The German government has set up an international commission of experts to review the events surrounding the 1972 attack on the Munich Olympics.
The panel was part of an agreement reached last year with relatives of the 11 Israeli team members killed by Palestinian militants.
The Interior Ministry named an eight-member panel of historians, most of them based in Israel or Germany.
Interior minister Nancy Faeser underlined Germany’s commitment to “a thorough reappraisal of what happened”.
The commission will also “rigorously examine the period before and after” the attack, Ms Faeser said in a statement.
In September, German President Frank-Walter Steinmeier apologised for multiple failures by his country before, during and after the attack as he joined his Israeli counterpart and relatives of the slain athletes at a ceremony marking the 50th anniversary.

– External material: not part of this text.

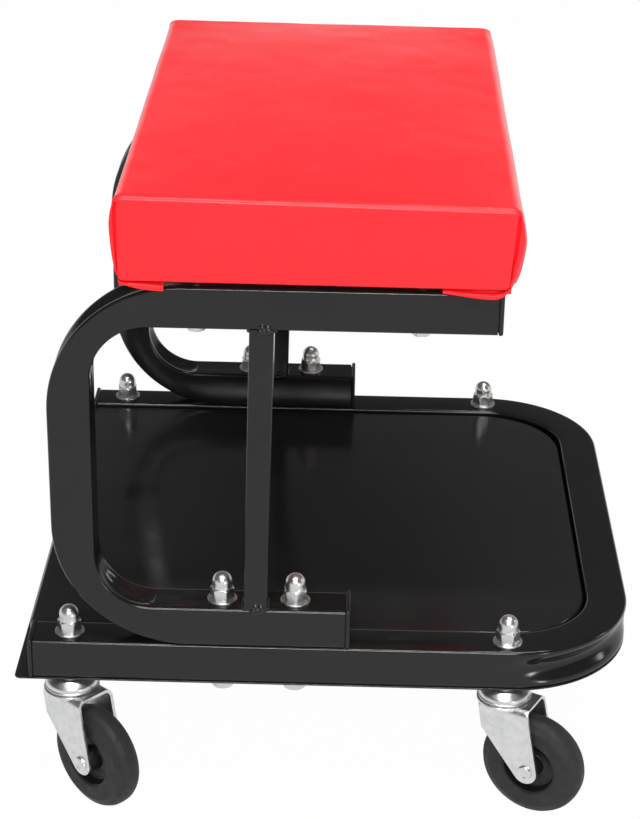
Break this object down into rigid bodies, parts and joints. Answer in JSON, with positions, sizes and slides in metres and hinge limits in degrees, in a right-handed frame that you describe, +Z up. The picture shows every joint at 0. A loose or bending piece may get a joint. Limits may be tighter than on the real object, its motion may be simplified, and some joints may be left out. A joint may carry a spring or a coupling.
{
  "type": "creeper seat",
  "caption": "Low rolling work seat: padded red seat on two C-shaped square-tube legs over a U-shaped tube frame with a tool tray, on swivel casters.",
  "frame": {"origin": "on the floor, under the middle of the tray", "axes": "+X to the closed end of the U-shaped frame, +Y to the rear leg, +Z up"},
  "size_m": [0.373, 0.4192, 0.3952],
  "materials": {
    "black_paint": "gloss powder coat",
    "cap_plastic": "satin moulded plastic",
    "bright_zinc": "bright zinc plating",
    "zinc_sheet": "satin zinc plated pressed sheet",
    "wheel_rubber": "matt moulded rubber",
    "red_vinyl": "smooth satin vinyl",
    "foam": "open cell foam",
    "plywood": "raw plywood"
  },
  "bodies": {
    "frame": {"base_frame": "black_paint", "base_end_caps": "cap_plastic", "tray": "black_paint", "front_seat_leg": "black_paint", "rear_seat_leg": "black_paint", "leg_end_caps": "cap_plastic", "front_strut": "black_paint", "rear_strut": "black_paint", "strut_welds": "black_paint", "leg_bolts": "bright_zinc", "leg_washers": "bright_zinc", "leg_dome_nuts": "bright_zinc", "caster_washers": "bright_zinc", "caster_dome_nuts": "bright_zinc", "seat_board": "plywood", "seat_foam": "foam", "seat_cover": "red_vinyl", "seat_bolts": "bright_zinc", "seat_bolt_washers": "bright_zinc", "seat_tee_nuts": "bright_zinc", "front_left_caster_stem": "bright_zinc", "front_left_race_cup": "bright_zinc", "front_right_caster_stem": "bright_zinc", "front_right_race_cup": "bright_zinc", "rear_left_caster_stem": "bright_zinc", "rear_left_race_cup": "bright_zinc", "rear_right_caster_stem": "bright_zinc", "rear_right_race_cup": "bright_zinc"},
    "front_left_caster": {"front_left_fork": "zinc_sheet", "front_left_race_balls": "bright_zinc", "front_left_axle_rivet": "zinc_sheet", "front_left_axle_bush": "bright_zinc"},
    "front_left_roller": {"front_left_wheel": "wheel_rubber"},
    "front_right_caster": {"front_right_fork": "zinc_sheet", "front_right_race_balls": "bright_zinc", "front_right_axle_rivet": "zinc_sheet", "front_right_axle_bush": "bright_zinc"},
    "front_right_roller": {"front_right_wheel": "wheel_rubber"},
    "rear_left_caster": {"rear_left_fork": "zinc_sheet", "rear_left_race_balls": "bright_zinc", "rear_left_axle_rivet": "zinc_sheet", "rear_left_axle_bush": "bright_zinc"},
    "rear_left_roller": {"rear_left_wheel": "wheel_rubber"},
    "rear_right_caster": {"rear_right_fork": "zinc_sheet", "rear_right_race_balls": "bright_zinc", "rear_right_axle_rivet": "zinc_sheet", "rear_right_axle_bush": "bright_zinc"},
    "rear_right_roller": {"rear_right_wheel": "wheel_rubber"}
  },
  "joints": [
    {"name": "front_left_swivel", "type": "hinge", "parent": "frame", "child": "front_left_caster", "pos_m": [-0.1535, -0.169, 0.0699], "axis": [0, 0, 1], "continuous": true},
    {"name": "front_left_wheel_spin", "type": "hinge", "parent": "front_left_caster", "child": "front_left_roller", "pos_m": [-0.13735, -0.18334, 0.0325], "axis": [0.6639, 0.7478, 0], "continuous": true},
    {"name": "front_right_swivel", "type": "hinge", "parent": "frame", "child": "front_right_caster", "pos_m": [0.1091, -0.169, 0.0699], "axis": [0, 0, 1], "continuous": true},
    {"name": "front_right_wheel_spin", "type": "hinge", "parent": "front_right_caster", "child": "front_right_roller", "pos_m": [0.12826, -0.17897, 0.0325], "axis": [0.4617, 0.887, 0], "continuous": true},
    {"name": "rear_left_swivel", "type": "hinge", "parent": "frame", "child": "rear_left_caster", "pos_m": [-0.1535, 0.169, 0.0699], "axis": [0, 0, 1], "continuous": true},
    {"name": "rear_left_wheel_spin", "type": "hinge", "parent": "rear_left_caster", "child": "rear_left_roller", "pos_m": [-0.13392, 0.17813, 0.0325], "axis": [-0.4226, 0.9063, 0], "continuous": true},
    {"name": "rear_right_swivel", "type": "hinge", "parent": "frame", "child": "rear_right_caster", "pos_m": [0.1091, 0.169, 0.0699], "axis": [0, 0, 1], "continuous": true},
    {"name": "rear_right_wheel_spin", "type": "hinge", "parent": "rear_right_caster", "child": "rear_right_roller", "pos_m": [0.12525, 0.18334, 0.0325], "axis": [-0.6639, 0.7478, 0], "continuous": true}
  ]
}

An agreement days earlier for the relatives to receive a total of 28 million euros (about £24.7 million) in compensation — a sum that includes much smaller payments made earlier — headed off a threatened boycott of the event.
Germany also agreed to acknowledge failures by authorities at the time and to set up the review by historians.
Before dawn on September 5 1972, eight members of a Palestinian group called Black September clambered over the unguarded fence of the Olympic village.
They burst into the building where the Israeli team was staying, killing wrestling coach Moshe Weinberg and weightlifter Yossi Romano.
Some Israeli athletes managed to escape but nine were seized.
The captors demanded the release of more than 200 Palestinians held by Israel and two German left-wing extremists in West German prisons.
After a day of negotiations, the assailants and their hostages were allowed to leave on two helicopters for the Fuerstenfeldbruck airfield outside Munich.
Sharpshooters at the airfield opened fire.
The attackers threw a grenade into one of the helicopters carrying hostages, which exploded, and shot the hostages in the other helicopter.
The botched rescue attempt also left a West German police officer and five of the assailants dead.
Friday’s German Interior Ministry statement said the research project’s work and findings “will be documented transparently for the public” and that other experts with “additional expertise on various topics” also will be included in the panel’s work.
It said a first meeting on the project is planned around the time of the 51st anniversary later this year, but did not specify when the commission is expected to deliver its “comprehensive scholarly account”.
It said Germany’s Leibniz Institute for Contemporary History will conduct an accompanying research project and will help the expert commission.
Ankie Spitzer, the widow of fencing coach Andre Spitzer, said in the statement the victims’ families “are very pleased that our request to open the archives and establish a commission of historians has been honoured”.
“We are grateful to the distinguished members of the commission that they are willing to re-examine the murderous attack and its aftermath,” she added.
“This is of the utmost importance to the families and hopefully will bring justice to history.”